▸ **DIRECTION**
Count every line that includes the string "Blender" in the entries that follow. Nothing besides the number is needed.

Stored data entries:
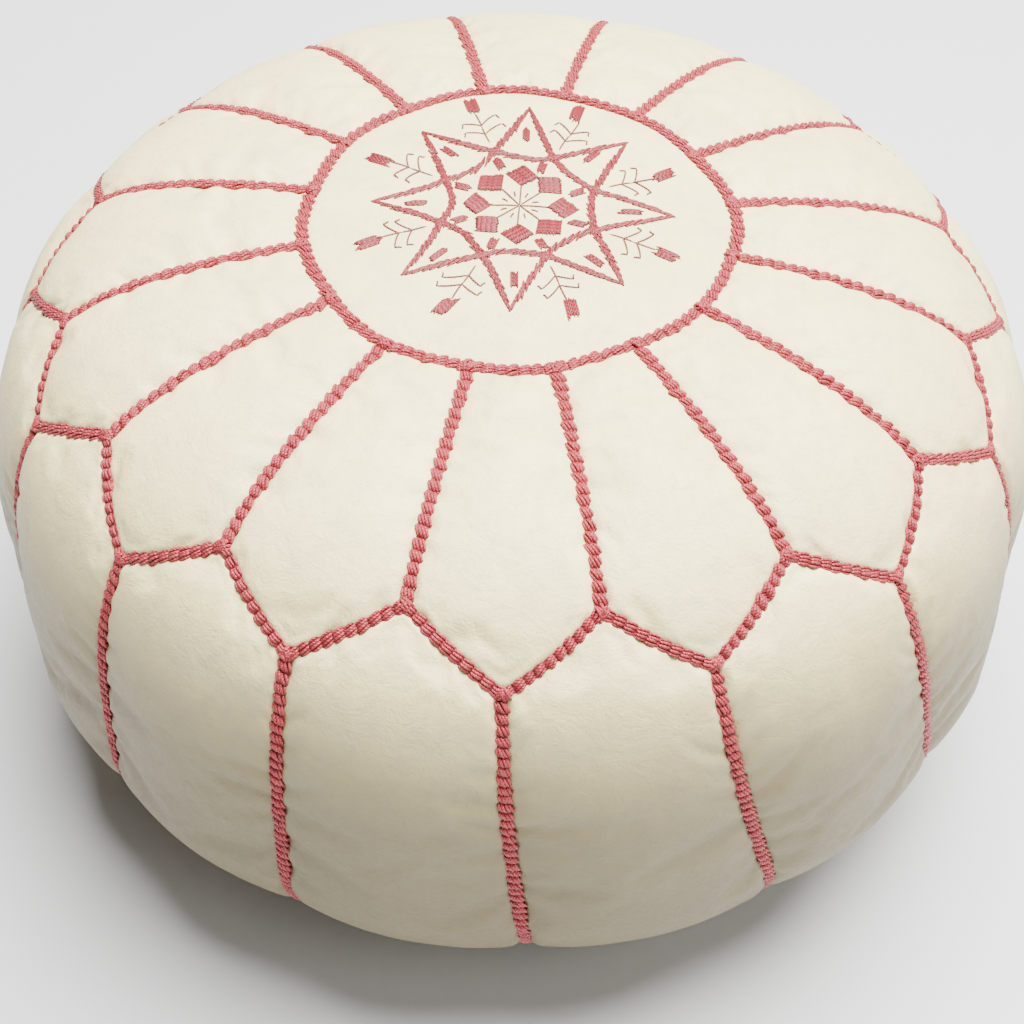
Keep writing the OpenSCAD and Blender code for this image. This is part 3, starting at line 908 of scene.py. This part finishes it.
def add_base():
    """Two half discs, each from an inner edge out to the seam. The inner edge follows the middle line,
    then half of the zip's opening and the middle line again, and way is the length along it."""
    across = (crowded(62)[:, None] + 1) / 2
    for name, side in (("left", 1), ("right", -1)):
        t = np.linspace(0, 1, 260)[None, :]
        a = t * math.pi
        outer = np.stack([BASE_SEAM_R * np.cos(a), BASE_SEAM_R * np.sin(a)], axis=-1)
        bend = math.pi / 2 * RIM_IN
        total = 2 * RECESS_HALF + 2 * bend + 2 * (BASE_SEAM_R - RECESS_HALF - RIM_IN)
        way = t * total
        lead = BASE_SEAM_R - RECESS_HALF - RIM_IN
        turn = np.clip((way - lead) / bend, 0, 1) * math.pi / 2
        back = np.clip((way - lead - bend - 2 * RECESS_HALF) / bend, 0, 1) * math.pi / 2
        x = (BASE_SEAM_R - np.clip(way, 0, lead) - RIM_IN * (1 - np.cos(turn))
             - np.clip(way - lead - bend, 0, 2 * RECESS_HALF) - RIM_IN * np.sin(back)
             - np.clip(way - total + lead, 0, lead))
        y = RIM_IN * (np.sin(turn) - (1 - np.cos(back)))
        inner = np.stack([x, np.clip(y, 0.0002, None)], axis=-1)
        plan = inner + (outer - inner) * across[..., None]
        points = base_points(plan[..., 0], plan[..., 1] * side)
        ob = leather_shell(f"base_{name}", points, flip=side > 0)
        dress(ob, f"base_half_{name}")


def finish_zip():
    for name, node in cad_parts.items():
        if not name.startswith("zip_"):
            continue
        node.data.materials.clear()
        node.data.materials.append(TAPE if "tape" in name else BRASS)
        if "tape" not in name:
            bevel = node.modifiers.new("worn_edges", "BEVEL")
            bevel.width = 0.00035
            bevel.segments = 3
            bevel.limit_method = "ANGLE"


# ---- inside ----
LINING_DEPTH = 0.0052   # under the cover's surface
LINING_T = 0.0006


def stadium(way, half, width):
    """Points round a stadium on the zip's line; way runs from 0 to 1, from its +X tip."""
    quarter = math.pi / 2 * width
    total = 4 * (half + quarter)
    d = np.mod(way, 1) * total
    right = np.where(d < total / 2, np.minimum(d, quarter), np.maximum(d, total - quarter) - total) / width
    left = np.clip(d - quarter - 2 * half, 0, 2 * quarter) / width + math.pi / 2
    at_left = (d > quarter + 2 * half) & (d < 3 * quarter + 2 * half)
    x = np.where(at_left, -half + width * np.cos(left), half + width * np.cos(right))
    y = np.where(at_left, width * np.sin(left), width * np.sin(right))
    over = (d >= quarter) & (d <= quarter + 2 * half)
    under = (d >= 3 * quarter + 2 * half) & (d <= total - quarter)
    x = np.where(over, half - (d - quarter), np.where(under, d - 3 * quarter - 3 * half, x))
    y = np.where(over, width, np.where(under, -width, y))
    return np.stack([x, y], axis=-1)


def inner_skin(depth, lumps, seed, mouth):
    """A (rows, cols, 3) skin inside the cover at some depth, from the crown down to the zip."""
    cols = 192
    theta = np.linspace(0, 2 * math.pi, cols, endpoint=False)[None, :]
    s = np.concatenate([np.linspace(0.004, S_BASE, 90), [S_BASE + 0.006]])[:, None]
    theta, s = np.broadcast_arrays(theta, s)
    bumps = noise(on_cover(theta, s).reshape(-1, 3), 0.035, seed).reshape(s.shape)
    wall = on_cover(theta, s, -depth - lumps * (1 + bumps))
    edge = wall[-1, :, :2]
    turn = np.unwrap(np.arctan2(edge[:, 1], edge[:, 0])) / (2 * math.pi)
    slot = stadium(turn, RECESS_HALF, mouth)
    share = np.linspace(0, 1, 26)[1:, None, None]
    plan = edge[None] * (1 - share) + slot[None] * share
    place = np.concatenate([plan.reshape(-1, 2), np.zeros((plan[..., 0].size, 1))], axis=1)
    lumpy = noise(place, 0.04, seed + 1).reshape(plan.shape[:2])
    z = recess_height(plan[..., 0], plan[..., 1]) + depth + lumps * (1 + lumpy)
    wall[..., 2] = np.maximum(wall[..., 2], depth + lumps)
    return np.concatenate([wall, np.concatenate([plan, z[..., None]], axis=-1)])


def add_lining():
    outer = inner_skin(LINING_DEPTH, 0.0, 601, RIM_OUT + 0.004)
    inner = inner_skin(LINING_DEPTH + LINING_T, 0.0, 601, RIM_OUT + 0.0046)
    rows, cols, _ = outer.shape
    n = rows * cols
    verts = np.concatenate([outer.reshape(-1, 3), inner.reshape(-1, 3),
                            [outer[0].mean(axis=0), inner[0].mean(axis=0)]])
    j = np.arange(cols)
    k = (j + 1) % cols
    last = (rows - 1) * cols
    skin = grid_faces(rows, cols, loop=True)
    rim = np.stack([last + j, last + n + j, last + n + k, last + k], axis=1)
    quads = np.concatenate([skin, skin[:, ::-1] + n, rim])
    caps = np.concatenate([np.stack([k, j, np.full(cols, 2 * n)], axis=1),
                           np.stack([n + j, n + k, np.full(cols, 2 * n + 1)], axis=1)])
    ob = make_mesh("cotton_lining", verts, quads[:, ::-1], COTTON, caps=caps[:, ::-1])
    dress(ob, "lining")


def add_stuffing():
    """A lumpy solid inside the lining, with a low roof over the zip."""
    grid = inner_skin(LINING_DEPTH + 2 * LINING_T, 0.0014, 901, RIM_OUT + 0.006)
    rows, cols, _ = grid.shape
    roof = grid[-1] * np.array([1, 0.5, 1]) + np.array([0, 0, 0.008])
    ends = [grid[0].mean(axis=0), [0, 0, roof[:, 2].max() + 0.001]]
    verts = np.concatenate([grid.reshape(-1, 3), roof, ends])
    j = np.arange(cols)
    k = (j + 1) % cols
    last = rows * cols
    caps = np.concatenate([np.stack([k, j, np.full(cols, last + cols)], axis=1),
                           np.stack([last + j, last + k, np.full(cols, last + cols + 1)], axis=1)])
    quads = grid_faces(rows + 1, cols, loop=True)[:, ::-1]
    ob = make_mesh("stuffing", verts, quads, COTTON, caps=caps[:, ::-1])
    dress(ob, "filling")


# ---- camera, light and floor ----


def add_camera():
    """The view from above the front edge, a little rolled."""
    distance, high, turn, roll = 1.0457, math.radians(48.15), math.radians(0.58), math.radians(1.2)
    target = Vector((0, 0, 0.114))
    flat = Vector((math.sin(turn), -math.cos(turn), 0))
    at = target + flat * distance * math.cos(high) + Vector((0, 0, distance * math.sin(high)))
    look = (target - at).normalized()
    right = look.cross(Vector((0, 0, 1))).normalized()
    up = right.cross(look)
    right, up = (right * math.cos(roll) + up * math.sin(roll), up * math.cos(roll) - right * math.sin(roll))
    cam = bpy.data.cameras.new("camera")
    cam.sensor_width = 36
    cam.lens = 65.74
    ob = bpy.data.objects.new("camera", cam)
    ob.matrix_world = Matrix((
        (right.x, up.x, -look.x, at.x), (right.y, up.y, -look.y, at.y),
        (right.z, up.z, -look.z, at.z), (0, 0, 0, 1)))
    bpy.context.scene.collection.objects.link(ob)
    bpy.context.scene.camera = ob


def add_light(name, at, size, power):
    data = bpy.data.lights.new(name, "AREA")
    data.shape = "DISK"
    data.size = size
    data.energy = power
    ob = bpy.data.objects.new(name, data)
    ob.location = at
    ob.rotation_euler = (Vector((0, 0, 0.15)) - Vector(at)).to_track_quat("-Z", "Y").to_euler()
    bpy.context.scene.collection.objects.link(ob)


def add_stage():
    m = Shader("pale_floor", Roughness=0.9)
    m.link(m.mix(m.noise(m.place(), 0.002, 2), (0.58, 0.58, 0.58, 1), (0.60, 0.60, 0.60, 1)),
           m.bsdf.inputs["Base Color"])
    size = 6.0
    corners = np.array([[-size, -size, 0], [size, -size, 0], [size, size, 0], [-size, size, 0]], dtype=float)
    make_mesh("floor", corners, np.array([[0, 1, 2, 3]]), m.mat)
    world = bpy.data.worlds.new("studio")
    world.use_nodes = True
    world.node_tree.nodes["Background"].inputs[0].default_value = (1, 1, 1, 1)
    world.node_tree.nodes["Background"].inputs[1].default_value = 0.18
    bpy.context.scene.world = world
    add_light("key", (0.35, 0.22, 2.15), 1.8, 310)
    add_light("front", (1.1, -1.3, 1.9), 1.2, 18)


rng = np.random.default_rng(7)
add_camera()
add_panels(rng)
add_medallion()
add_seams(rng)
add_embroidery(rng)
add_base()
finish_zip()
add_lining()
add_stuffing()
add_stage()
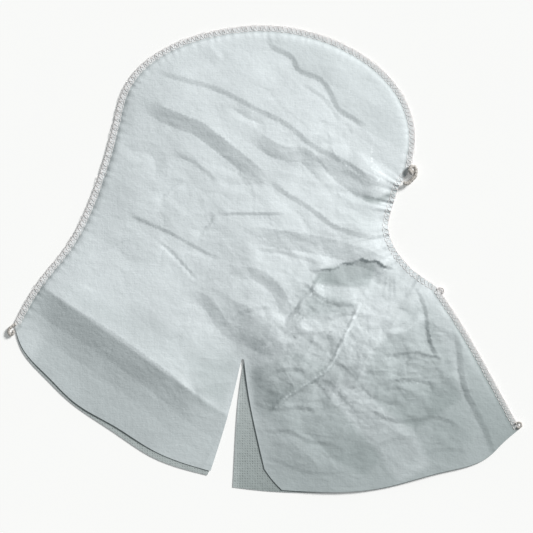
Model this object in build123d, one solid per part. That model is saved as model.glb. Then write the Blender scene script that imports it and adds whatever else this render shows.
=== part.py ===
from build123d import *
import math
import os

# Two-panel protective hood lying flat on its left side: face opening towards +X, crown
# towards +Y, the cape's back flap and front flap towards -Y with a shoulder slit between.
# Millimetres, +Z up, origin under the middle of the hood. The left panel lies on the
# surface, the right panel arches over it, and the two are joined only along the crown and
# back seam and along the throat seam. Every closed outline runs anticlockwise.

# ---- driving dimensions ----
FABRIC = 0.4          # thickness of one layer of fabric
LAYER_GAP = 1.0       # air between the two layers in the seam allowance
ALLOWANCE = 5.0       # width of the overlocked seam allowance
ARCH = 21.0           # height of the right panel over its seams at the middle of the head
ARCH_REACH = 42.0     # how far from a seam the arch takes to rise
EDGE_SHARE = 0.46     # share of the arch that is left at a free edge
EDGE_REACH = 40.0     # how far from a free edge the arch is lowered
FOLD_SHARE = 0.42     # share of the arch that is left along the two fold lines
FOLD_REACH = 26.0     # how far from a fold line the arch is lowered
FOLD_GAP = 0.8        # clearance between the hood and a flap along a fold line
THREAD = 0.3          # thickness of a sewing thread
THREAD_LIFT = 0.4     # air between a thread and the fabric it lies on
ELASTIC_WIDTH = 2.5   # elastic in the face edge
ELASTIC_THICK = 0.8
ELASTIC_CLEAR = 0.3   # clearance between the elastic and the fabric

# Where each thread of the overlock runs: distances to the left of the cut edge.
SEAM_NEEDLE = (ALLOWANCE - 0.3, ALLOWANCE + 0.3)
SEAM_UPPER = (1.2, 3.8)
SEAM_LOWER = (-1.0, -0.3)
FACE_NEEDLE = (3.2, 3.8)
FACE_LOOPERS = (0.8, 2.6)

# Share of an edge that its threads or elastic cover.
FACE_THREAD_SPAN = (0.06, 0.94)
ELASTIC_SPAN = (0.03, 0.97)
SEAM_END = 0.004              # crown and back seam: left free at the two corners
THROAT_SEAM_START = 0.01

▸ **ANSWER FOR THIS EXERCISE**
2